A couple of notes about the implementation. HLSL does not support recursive function calls. If it did, the code would have looked very straightforward. In fact, HLSL hardly ever creates function calls at all. The only way I've found to convince it to do so is to use a switch case with the [call] directive. And even in that case it only works from main(), not from any subroutine. So what I had to do was to emulate the whole function calling mechanism manually in a while-loop.

The end result is a shader that does tessellation up to three levels. It could've gone much higher if geometry shaders didn't have an output limitation of 1024 floats. The demo renders the base geometry with tessellation levels 0, 1, 2 and 3.

It should be noted that while indexing into temporaries is cool and sometimes also convenient it's a feature that should be used sparingly because the performance implications could be very nasty. One reason is that it's harder for the compiler to optimize since indexed reads and writes are hard to analyze. The other reason is that the number of temporaries your shader needs could go up dramatically, which reduces your GPU's ability to hide latencies. Even a small array could easily double or triple the temporary count your shader needs.
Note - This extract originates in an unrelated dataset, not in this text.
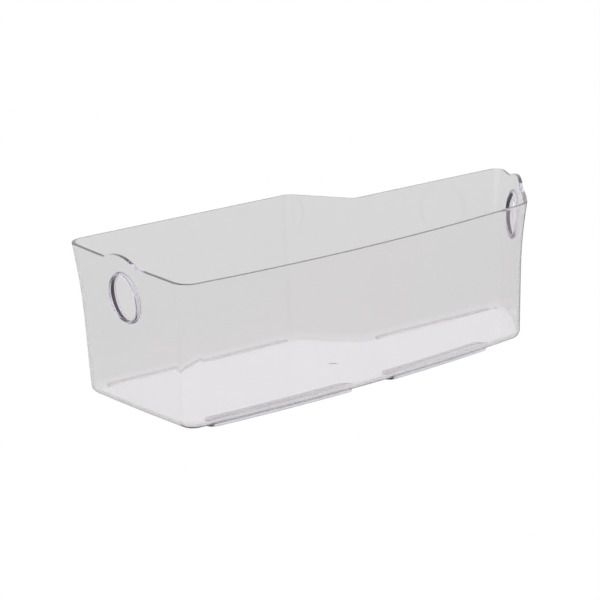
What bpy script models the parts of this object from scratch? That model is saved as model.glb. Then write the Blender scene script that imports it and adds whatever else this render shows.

One cool thing about recursion though is that you don't need a very deep stack to get a lot of stuff done. In this demo I only need a stack of 12 registers. The shader as a whole needs 25 registers according to GPU Shader Analyzer. One could have implemented the same algorithm in a flat matter where it would tessellate the results from the previous pass in a loop. However, this would require that the array is large enough to fit the entire results of a pass, which in this demo would've meant 192 registers.

This demo should run on Radeon HD 2000 series and above and GeForce 8000 series and above.